Is it openLdap you are using?

I have it up and running and my core.scheme file does not have attributetype 2.5.18. have you tryed running ldap server with these line enabled? Other then that I have no clue of what it could be.

----------

## vinayg

yeah i am using openldap...

what do u mean nu running with lines enabled??

i havent commented them out...if that is what u mean...

anyone??

ciao

VinayG

----------

## kitana_ann

Oops sorry, I mean comment them out and see what happens.   :Very Happy: 

----------

## vinayg

already tried that, after commenting out one , the error is shown for the next one and keeps going on....

HELP!!

ciao

VinayG

----------

## Gushy

vinayg: I just hit the same problem.  did you solve this?

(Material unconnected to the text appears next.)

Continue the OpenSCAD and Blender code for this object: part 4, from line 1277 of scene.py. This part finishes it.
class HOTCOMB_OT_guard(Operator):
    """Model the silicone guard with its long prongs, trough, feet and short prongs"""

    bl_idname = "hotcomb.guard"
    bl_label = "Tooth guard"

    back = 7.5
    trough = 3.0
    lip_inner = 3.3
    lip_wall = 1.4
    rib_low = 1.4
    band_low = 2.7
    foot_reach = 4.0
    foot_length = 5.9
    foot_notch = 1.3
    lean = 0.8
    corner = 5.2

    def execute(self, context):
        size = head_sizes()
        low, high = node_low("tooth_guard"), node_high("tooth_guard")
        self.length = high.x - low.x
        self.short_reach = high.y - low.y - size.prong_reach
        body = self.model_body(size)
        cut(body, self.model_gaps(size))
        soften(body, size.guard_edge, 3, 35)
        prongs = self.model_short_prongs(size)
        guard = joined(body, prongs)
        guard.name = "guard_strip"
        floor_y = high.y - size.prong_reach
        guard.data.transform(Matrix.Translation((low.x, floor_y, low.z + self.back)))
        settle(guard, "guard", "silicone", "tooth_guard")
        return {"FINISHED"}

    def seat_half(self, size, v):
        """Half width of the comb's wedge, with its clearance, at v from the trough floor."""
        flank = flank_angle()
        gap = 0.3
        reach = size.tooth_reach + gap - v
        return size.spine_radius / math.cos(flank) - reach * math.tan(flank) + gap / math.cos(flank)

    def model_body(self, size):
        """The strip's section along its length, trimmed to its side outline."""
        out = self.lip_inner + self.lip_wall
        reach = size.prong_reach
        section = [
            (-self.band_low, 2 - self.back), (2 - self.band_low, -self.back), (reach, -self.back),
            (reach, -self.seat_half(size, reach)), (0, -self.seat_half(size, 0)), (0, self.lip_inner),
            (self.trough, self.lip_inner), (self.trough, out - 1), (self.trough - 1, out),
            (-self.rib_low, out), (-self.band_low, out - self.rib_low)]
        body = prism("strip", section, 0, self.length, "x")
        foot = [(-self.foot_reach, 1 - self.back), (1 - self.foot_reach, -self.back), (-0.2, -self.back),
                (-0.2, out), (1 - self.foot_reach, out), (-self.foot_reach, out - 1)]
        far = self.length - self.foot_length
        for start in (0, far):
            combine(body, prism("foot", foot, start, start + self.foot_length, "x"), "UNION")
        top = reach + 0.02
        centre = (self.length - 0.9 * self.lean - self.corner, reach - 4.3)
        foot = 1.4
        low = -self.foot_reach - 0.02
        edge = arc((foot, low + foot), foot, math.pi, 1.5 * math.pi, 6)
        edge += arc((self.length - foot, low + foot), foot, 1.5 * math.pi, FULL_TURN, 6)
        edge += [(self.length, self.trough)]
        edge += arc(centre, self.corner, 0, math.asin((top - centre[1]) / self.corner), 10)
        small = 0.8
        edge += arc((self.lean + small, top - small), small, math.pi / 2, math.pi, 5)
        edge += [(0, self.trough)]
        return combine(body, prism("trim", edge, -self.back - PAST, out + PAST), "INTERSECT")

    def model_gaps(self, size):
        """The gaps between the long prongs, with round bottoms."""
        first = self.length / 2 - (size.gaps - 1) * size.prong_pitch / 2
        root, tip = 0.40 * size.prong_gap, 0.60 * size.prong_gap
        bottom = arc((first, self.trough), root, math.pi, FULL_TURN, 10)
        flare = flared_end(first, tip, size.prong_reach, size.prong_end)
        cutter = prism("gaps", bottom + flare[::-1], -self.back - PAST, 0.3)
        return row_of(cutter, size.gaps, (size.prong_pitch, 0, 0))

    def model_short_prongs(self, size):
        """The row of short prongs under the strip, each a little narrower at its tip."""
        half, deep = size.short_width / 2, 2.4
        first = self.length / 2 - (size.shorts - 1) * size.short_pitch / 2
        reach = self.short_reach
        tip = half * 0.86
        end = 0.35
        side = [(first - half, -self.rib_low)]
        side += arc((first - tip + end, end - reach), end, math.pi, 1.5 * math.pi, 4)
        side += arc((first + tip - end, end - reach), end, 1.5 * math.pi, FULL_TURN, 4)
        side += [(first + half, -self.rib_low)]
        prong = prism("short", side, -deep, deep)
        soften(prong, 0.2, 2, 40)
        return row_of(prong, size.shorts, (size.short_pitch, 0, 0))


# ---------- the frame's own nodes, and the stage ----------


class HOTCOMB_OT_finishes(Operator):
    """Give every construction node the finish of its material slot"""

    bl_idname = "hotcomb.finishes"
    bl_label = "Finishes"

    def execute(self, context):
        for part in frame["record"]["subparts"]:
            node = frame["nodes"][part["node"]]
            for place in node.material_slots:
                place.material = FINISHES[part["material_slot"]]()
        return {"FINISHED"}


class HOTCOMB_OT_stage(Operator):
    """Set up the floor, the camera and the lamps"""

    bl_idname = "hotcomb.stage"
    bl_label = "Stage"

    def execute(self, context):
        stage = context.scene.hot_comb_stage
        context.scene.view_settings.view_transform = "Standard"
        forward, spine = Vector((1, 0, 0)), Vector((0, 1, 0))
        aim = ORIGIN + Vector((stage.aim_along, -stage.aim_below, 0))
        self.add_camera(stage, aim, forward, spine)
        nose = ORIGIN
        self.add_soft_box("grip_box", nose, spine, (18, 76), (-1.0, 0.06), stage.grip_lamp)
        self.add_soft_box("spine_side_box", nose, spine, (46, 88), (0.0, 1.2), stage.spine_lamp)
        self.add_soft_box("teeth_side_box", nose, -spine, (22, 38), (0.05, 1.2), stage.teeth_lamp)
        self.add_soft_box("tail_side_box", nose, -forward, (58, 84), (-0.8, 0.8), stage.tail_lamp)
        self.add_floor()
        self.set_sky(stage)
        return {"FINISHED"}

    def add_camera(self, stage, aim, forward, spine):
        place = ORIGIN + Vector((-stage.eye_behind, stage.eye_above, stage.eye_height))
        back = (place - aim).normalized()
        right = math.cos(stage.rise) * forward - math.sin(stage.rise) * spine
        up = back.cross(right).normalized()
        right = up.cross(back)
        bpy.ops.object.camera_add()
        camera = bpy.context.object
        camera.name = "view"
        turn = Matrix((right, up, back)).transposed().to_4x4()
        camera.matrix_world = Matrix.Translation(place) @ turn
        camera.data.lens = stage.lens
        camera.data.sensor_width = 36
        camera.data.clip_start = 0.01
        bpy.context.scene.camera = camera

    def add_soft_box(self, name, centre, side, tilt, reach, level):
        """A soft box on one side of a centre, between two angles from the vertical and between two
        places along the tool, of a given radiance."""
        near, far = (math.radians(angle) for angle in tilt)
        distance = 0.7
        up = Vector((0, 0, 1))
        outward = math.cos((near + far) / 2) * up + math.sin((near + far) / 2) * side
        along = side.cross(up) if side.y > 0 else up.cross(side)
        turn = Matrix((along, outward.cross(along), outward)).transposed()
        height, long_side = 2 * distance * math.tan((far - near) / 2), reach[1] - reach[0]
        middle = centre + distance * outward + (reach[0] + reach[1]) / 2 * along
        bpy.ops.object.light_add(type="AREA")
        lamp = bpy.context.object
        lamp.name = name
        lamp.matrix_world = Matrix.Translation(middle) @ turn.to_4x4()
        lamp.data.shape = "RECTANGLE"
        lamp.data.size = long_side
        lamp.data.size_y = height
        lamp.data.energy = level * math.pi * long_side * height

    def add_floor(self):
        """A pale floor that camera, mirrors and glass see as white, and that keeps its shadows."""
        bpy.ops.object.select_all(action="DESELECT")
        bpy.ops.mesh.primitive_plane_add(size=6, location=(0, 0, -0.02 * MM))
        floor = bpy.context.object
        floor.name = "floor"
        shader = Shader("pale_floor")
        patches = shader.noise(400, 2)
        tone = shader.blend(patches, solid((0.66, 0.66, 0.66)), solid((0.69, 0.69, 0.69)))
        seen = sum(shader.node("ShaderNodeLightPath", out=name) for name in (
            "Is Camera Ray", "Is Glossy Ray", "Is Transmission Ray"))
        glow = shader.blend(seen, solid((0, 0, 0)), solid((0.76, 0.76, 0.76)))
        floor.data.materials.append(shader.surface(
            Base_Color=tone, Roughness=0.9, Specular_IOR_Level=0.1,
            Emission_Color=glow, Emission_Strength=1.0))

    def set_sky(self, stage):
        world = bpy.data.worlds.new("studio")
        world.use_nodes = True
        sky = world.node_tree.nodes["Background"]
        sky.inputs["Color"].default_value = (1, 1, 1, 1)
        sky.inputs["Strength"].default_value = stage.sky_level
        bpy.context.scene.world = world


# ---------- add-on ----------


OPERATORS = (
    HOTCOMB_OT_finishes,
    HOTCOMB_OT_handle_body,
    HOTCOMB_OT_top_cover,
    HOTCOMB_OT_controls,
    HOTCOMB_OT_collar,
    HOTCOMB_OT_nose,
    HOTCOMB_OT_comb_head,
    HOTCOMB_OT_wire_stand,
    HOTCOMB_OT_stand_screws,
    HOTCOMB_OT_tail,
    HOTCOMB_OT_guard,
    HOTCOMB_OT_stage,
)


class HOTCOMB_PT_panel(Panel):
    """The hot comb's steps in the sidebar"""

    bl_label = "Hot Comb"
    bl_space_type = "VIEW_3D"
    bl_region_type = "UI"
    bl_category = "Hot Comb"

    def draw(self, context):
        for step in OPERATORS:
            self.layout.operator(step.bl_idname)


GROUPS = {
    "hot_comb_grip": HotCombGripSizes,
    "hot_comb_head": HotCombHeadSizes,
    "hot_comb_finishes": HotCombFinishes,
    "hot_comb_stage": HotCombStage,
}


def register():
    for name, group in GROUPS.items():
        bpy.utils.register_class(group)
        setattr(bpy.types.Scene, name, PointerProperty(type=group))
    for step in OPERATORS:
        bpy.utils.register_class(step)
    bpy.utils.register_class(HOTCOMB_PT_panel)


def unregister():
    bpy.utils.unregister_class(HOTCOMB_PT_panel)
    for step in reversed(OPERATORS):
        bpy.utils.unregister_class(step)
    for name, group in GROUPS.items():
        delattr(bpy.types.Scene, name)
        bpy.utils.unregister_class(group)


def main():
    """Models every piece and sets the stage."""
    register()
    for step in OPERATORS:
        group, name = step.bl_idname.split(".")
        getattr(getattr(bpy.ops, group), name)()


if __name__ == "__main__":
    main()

update Not sure of the impact yet, but I got my ldap running again. it seems that during an upgrade I kept the original core.schema which looks likes yours, but looking at the core.schema.default, it's completely different. Copying that over the core.schema let me start my ldap server.

I think the difference is going from a 2.0.x server to a 2.1.x server. Now I just need to figure out the differences and make the new one work with my settings.

----------

## scarr

There appears to be a problem with the ebuild for 2.1.30.  It doesn't install the latest core.schema into the directory.

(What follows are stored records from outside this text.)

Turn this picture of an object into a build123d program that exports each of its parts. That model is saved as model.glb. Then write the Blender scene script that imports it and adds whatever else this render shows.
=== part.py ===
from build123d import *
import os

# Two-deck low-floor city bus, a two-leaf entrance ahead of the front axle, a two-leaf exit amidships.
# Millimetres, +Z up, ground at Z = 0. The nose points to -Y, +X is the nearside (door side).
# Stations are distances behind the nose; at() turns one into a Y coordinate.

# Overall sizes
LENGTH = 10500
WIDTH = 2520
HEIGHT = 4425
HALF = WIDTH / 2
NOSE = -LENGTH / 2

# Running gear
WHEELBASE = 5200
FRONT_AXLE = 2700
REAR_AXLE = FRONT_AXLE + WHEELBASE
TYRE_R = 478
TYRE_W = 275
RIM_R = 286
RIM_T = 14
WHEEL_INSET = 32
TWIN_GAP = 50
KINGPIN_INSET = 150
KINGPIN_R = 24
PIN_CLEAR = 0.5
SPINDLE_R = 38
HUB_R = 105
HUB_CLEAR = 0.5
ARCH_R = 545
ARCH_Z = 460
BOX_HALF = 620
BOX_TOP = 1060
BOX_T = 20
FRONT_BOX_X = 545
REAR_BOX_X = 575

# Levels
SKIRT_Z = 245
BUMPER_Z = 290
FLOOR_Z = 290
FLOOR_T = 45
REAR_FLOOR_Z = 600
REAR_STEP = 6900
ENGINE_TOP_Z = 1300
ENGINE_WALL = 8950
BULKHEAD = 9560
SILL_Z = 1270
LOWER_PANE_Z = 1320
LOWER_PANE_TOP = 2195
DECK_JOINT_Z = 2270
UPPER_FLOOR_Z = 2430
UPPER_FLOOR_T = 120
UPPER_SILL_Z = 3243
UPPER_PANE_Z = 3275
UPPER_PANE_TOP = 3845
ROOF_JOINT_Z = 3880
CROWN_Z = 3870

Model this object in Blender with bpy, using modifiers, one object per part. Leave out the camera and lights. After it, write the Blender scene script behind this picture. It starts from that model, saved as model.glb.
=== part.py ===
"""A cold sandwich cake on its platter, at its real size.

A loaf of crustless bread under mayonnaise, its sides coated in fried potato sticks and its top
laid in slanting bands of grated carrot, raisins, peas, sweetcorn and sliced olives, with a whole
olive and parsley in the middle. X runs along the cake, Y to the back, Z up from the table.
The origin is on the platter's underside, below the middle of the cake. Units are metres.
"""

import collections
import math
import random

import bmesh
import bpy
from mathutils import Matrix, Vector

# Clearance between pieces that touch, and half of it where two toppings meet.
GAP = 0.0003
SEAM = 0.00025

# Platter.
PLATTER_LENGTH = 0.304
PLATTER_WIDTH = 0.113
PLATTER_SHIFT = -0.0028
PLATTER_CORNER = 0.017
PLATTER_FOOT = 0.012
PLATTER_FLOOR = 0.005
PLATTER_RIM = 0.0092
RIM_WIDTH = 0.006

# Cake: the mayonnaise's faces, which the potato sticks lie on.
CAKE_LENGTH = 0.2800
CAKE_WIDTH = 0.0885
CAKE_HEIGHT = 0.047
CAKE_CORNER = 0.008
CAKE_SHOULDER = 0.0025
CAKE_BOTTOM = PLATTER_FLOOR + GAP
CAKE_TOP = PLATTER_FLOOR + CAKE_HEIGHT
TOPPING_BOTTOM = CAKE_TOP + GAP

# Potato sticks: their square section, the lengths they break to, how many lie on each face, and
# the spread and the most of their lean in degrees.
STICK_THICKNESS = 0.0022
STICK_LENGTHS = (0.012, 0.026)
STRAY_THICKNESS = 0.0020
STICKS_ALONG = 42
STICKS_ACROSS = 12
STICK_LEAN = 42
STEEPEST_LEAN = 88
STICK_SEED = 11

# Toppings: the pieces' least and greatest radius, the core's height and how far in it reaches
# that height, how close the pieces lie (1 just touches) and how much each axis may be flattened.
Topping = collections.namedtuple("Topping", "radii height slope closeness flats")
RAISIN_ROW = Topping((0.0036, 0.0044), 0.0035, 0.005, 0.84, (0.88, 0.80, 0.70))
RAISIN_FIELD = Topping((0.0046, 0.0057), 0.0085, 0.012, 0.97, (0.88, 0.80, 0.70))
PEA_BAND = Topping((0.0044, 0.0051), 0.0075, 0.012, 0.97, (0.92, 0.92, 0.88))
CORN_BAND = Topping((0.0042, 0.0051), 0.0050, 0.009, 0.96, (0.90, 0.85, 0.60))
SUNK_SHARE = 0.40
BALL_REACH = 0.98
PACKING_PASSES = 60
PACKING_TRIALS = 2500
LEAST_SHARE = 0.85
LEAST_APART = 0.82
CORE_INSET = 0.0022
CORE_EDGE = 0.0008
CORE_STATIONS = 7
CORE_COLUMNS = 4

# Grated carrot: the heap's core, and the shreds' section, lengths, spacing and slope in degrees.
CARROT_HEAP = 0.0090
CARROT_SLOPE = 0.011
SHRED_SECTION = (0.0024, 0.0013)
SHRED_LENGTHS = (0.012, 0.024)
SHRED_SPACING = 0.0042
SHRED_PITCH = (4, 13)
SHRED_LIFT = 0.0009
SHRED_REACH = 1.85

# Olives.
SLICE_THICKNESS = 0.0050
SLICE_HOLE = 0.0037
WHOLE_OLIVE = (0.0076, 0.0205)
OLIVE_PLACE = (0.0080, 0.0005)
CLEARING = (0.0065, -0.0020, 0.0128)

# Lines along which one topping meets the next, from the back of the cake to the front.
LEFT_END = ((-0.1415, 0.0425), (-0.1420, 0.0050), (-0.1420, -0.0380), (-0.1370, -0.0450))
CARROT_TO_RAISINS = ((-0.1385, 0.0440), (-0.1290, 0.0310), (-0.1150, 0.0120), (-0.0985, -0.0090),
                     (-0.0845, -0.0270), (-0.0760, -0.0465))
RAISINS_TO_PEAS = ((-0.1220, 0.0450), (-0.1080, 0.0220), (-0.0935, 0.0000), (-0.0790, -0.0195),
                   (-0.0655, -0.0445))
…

I did the following to get it working:

*  cp /usr/portage/distfiles/openldap-2.1.30.tgz /var/tmp

*  cd /var/tmp

*  tar -zxf /var/tmp/openldap-2.1.30.tgz

*  cd openldap-2.1.30/servers/slapd/schema

*  cp core.schema /etc/openldap/schema/core.schema.default

*  cp core.schema /etc/openldap/schema/core.schema

That seems to have fixed my problems, so far anyway.

I am going to file an issue on this as well.

----------